Directions for this task:
Present every line in which the string "part" appears.
----
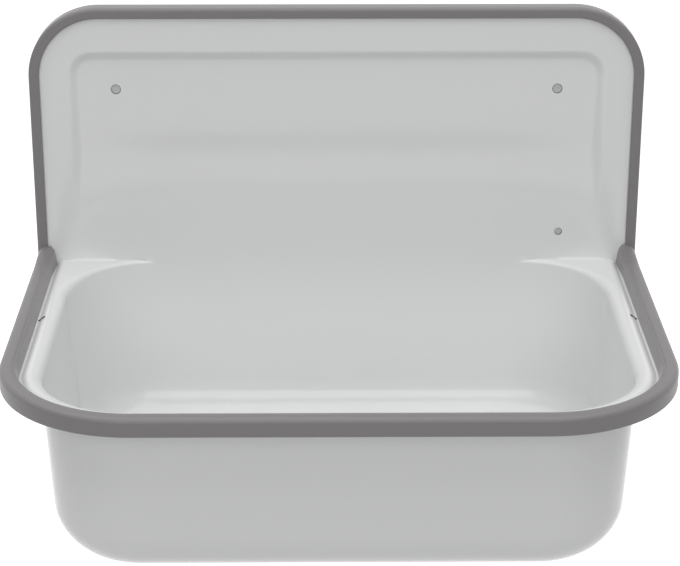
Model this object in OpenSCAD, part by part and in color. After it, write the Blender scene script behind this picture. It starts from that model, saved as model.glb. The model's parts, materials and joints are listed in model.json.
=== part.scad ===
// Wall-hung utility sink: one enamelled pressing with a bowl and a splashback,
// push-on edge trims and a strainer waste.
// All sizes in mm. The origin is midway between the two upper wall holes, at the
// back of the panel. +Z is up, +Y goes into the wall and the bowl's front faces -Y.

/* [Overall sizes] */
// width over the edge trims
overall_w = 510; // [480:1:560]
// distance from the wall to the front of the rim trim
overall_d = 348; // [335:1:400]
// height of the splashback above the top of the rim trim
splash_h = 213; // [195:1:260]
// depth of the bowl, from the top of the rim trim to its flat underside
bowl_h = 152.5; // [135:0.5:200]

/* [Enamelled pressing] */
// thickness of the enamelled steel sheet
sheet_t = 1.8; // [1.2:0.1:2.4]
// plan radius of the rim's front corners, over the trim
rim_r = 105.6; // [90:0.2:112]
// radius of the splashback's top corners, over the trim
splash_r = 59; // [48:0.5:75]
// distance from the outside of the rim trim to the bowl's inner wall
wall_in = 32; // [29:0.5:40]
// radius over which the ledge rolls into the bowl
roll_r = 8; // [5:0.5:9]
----
Result:
Model this object in OpenSCAD, part by part and in color. After it, write the Blender scene script behind this picture. It starts from that model, saved as model.glb. The model's parts, materials and joints are listed in model.json.
=== part.scad ===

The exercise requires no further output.